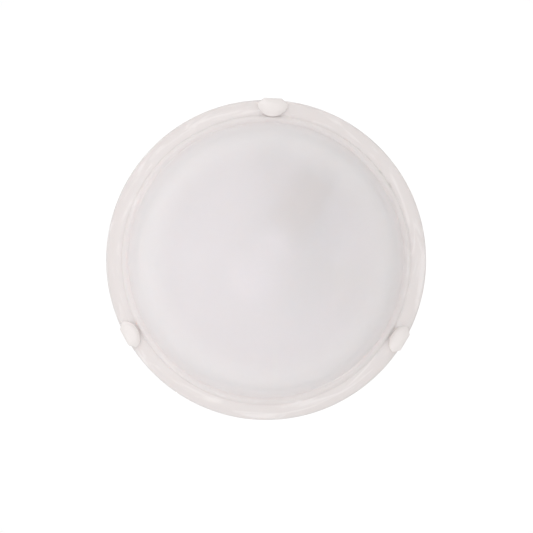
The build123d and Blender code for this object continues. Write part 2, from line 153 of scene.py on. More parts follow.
# ------------------------------------------------------------------ material helpers
class Nodes:
    def __init__(self, name):
        self.mat = bpy.data.materials.new(name)
        self.mat.use_nodes = True
        self.nt = self.mat.node_tree
        self.bsdf = self.nt.nodes["Principled BSDF"]
        self.out = self.nt.nodes["Material Output"]
        self.coord = self.new("ShaderNodeTexCoord").outputs["Object"]

    def new(self, kind, **props):
        n = self.nt.nodes.new(kind)
        for k, v in props.items():
            setattr(n, k, v)
        return n

    def link(self, a, b):
        self.nt.links.new(a, b)

    def put(self, socket, value):
        s = self.bsdf.inputs[socket]
        if hasattr(value, "is_linked"):
            self.link(value, s)
        else:
            s.default_value = value

    def math(self, op, a, b=None, c=None, clamp=False):
        n = self.new("ShaderNodeMath", operation=op, use_clamp=clamp)
        for i, v in enumerate((a, b, c)):
            if v is None:
                continue
            if hasattr(v, "is_linked"):
                self.link(v, n.inputs[i])
            else:
                n.inputs[i].default_value = v
        return n.outputs[0]

    def noise(self, scale, detail=4.0, rough=0.5, distortion=0.0, vector=None):
        n = self.new("ShaderNodeTexNoise")
        n.inputs["Scale"].default_value = scale
        n.inputs["Detail"].default_value = detail
        n.inputs["Roughness"].default_value = rough
        n.inputs["Distortion"].default_value = distortion
        self.link(vector if vector is not None else self.coord, n.inputs["Vector"])
        return n.outputs["Fac"]

    def ramp(self, fac, stops, mode="LINEAR"):
        n = self.new("ShaderNodeValToRGB")
        n.color_ramp.interpolation = mode
        el = n.color_ramp.elements
        while len(el) < len(stops):
            el.new(0.5)
        for e, (p, c) in zip(el, stops):
            e.position = p
            e.color = (c, c, c, 1) if isinstance(c, (int, float)) else (*c, 1)
        self.link(fac, n.inputs["Fac"])
        return n.outputs["Color"]

    def mix(self, fac, a, b, mode="MIX"):
        n = self.new("ShaderNodeMix", data_type="RGBA", blend_type=mode)
        for s, v in ((n.inputs[0], fac), (n.inputs[6], a), (n.inputs[7], b)):
            if hasattr(v, "is_linked"):
                self.link(v, s)
            elif isinstance(v, (int, float)):
                s.default_value = v
            else:
                s.default_value = (*v, 1)
        return n.outputs[2]

    def range(self, v, a0, a1, b0, b1, smooth=False):
        n = self.new("ShaderNodeMapRange")
        if smooth:
            n.interpolation_type = "SMOOTHSTEP"
        self.link(v, n.inputs[0])
        for i, x in enumerate((a0, a1, b0, b1)):
            n.inputs[i + 1].default_value = x
        return n.outputs[0]

    def bump(self, height, strength, distance):
        n = self.new("ShaderNodeBump")
        n.inputs["Strength"].default_value = strength
        n.inputs["Distance"].default_value = distance
        self.link(height, n.inputs["Height"])
        return n.outputs["Normal"]

    def xyz(self):
        n = self.new("ShaderNodeSeparateXYZ")
        self.link(self.coord, n.inputs[0])
        return n.outputs

    def vector(self, x, y, z):
        n = self.new("ShaderNodeCombineXYZ")
        for i, v in enumerate((x, y, z)):
            if hasattr(v, "is_linked"):
                self.link(v, n.inputs[i])
            else:
                n.inputs[i].default_value = v
        return n.outputs[0]


def metal(name, color, rough, spread=0.12, tint=None, grain=1400.0, metallic=1.0):
    m = Nodes(name)
    big = m.noise(90.0, 5, 0.6)
    fine = m.noise(grain, 2, 0.5)
    dark = tuple(c * 0.72 for c in color)
    m.put("Base Color", m.mix(m.range(big, 0.3, 0.75, 0.0, 1.0), dark if tint is None else tint, color))
    m.put("Metallic", metallic)
    m.put("Roughness", m.math("ADD", m.range(big, 0.3, 0.7, rough - spread / 2, rough + spread / 2),
                              m.range(fine, 0.35, 0.65, -0.03, 0.05), clamp=True))
    m.put("Normal", m.bump(fine, 0.12, 0.00004))
    return m.mat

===

| GIVEN EXERCISE |
What are the exact lines from the beginning of the material through the line containing "self.nt.links.new(a, b)"? Write out those lines alone.

| SOLUTION FOR THIS TASK |
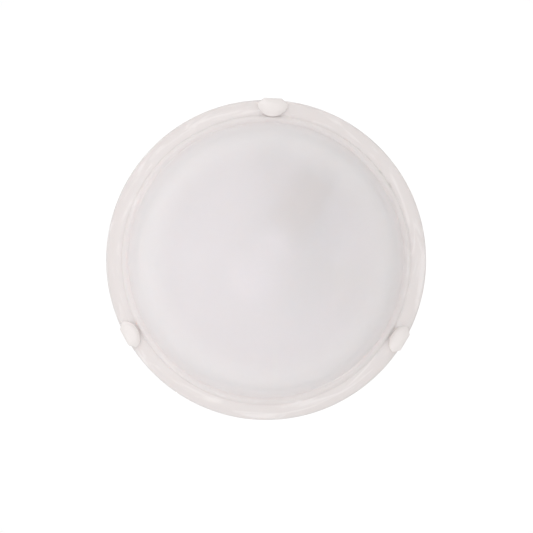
The build123d and Blender code for this object continues. Write part 2, from line 153 of scene.py on. More parts follow.
# ------------------------------------------------------------------ material helpers
class Nodes:
    def __init__(self, name):
        self.mat = bpy.data.materials.new(name)
        self.mat.use_nodes = True
        self.nt = self.mat.node_tree
        self.bsdf = self.nt.nodes["Principled BSDF"]
        self.out = self.nt.nodes["Material Output"]
        self.coord = self.new("ShaderNodeTexCoord").outputs["Object"]

    def new(self, kind, **props):
        n = self.nt.nodes.new(kind)
        for k, v in props.items():
            setattr(n, k, v)
        return n

    def link(self, a, b):
        self.nt.links.new(a, b)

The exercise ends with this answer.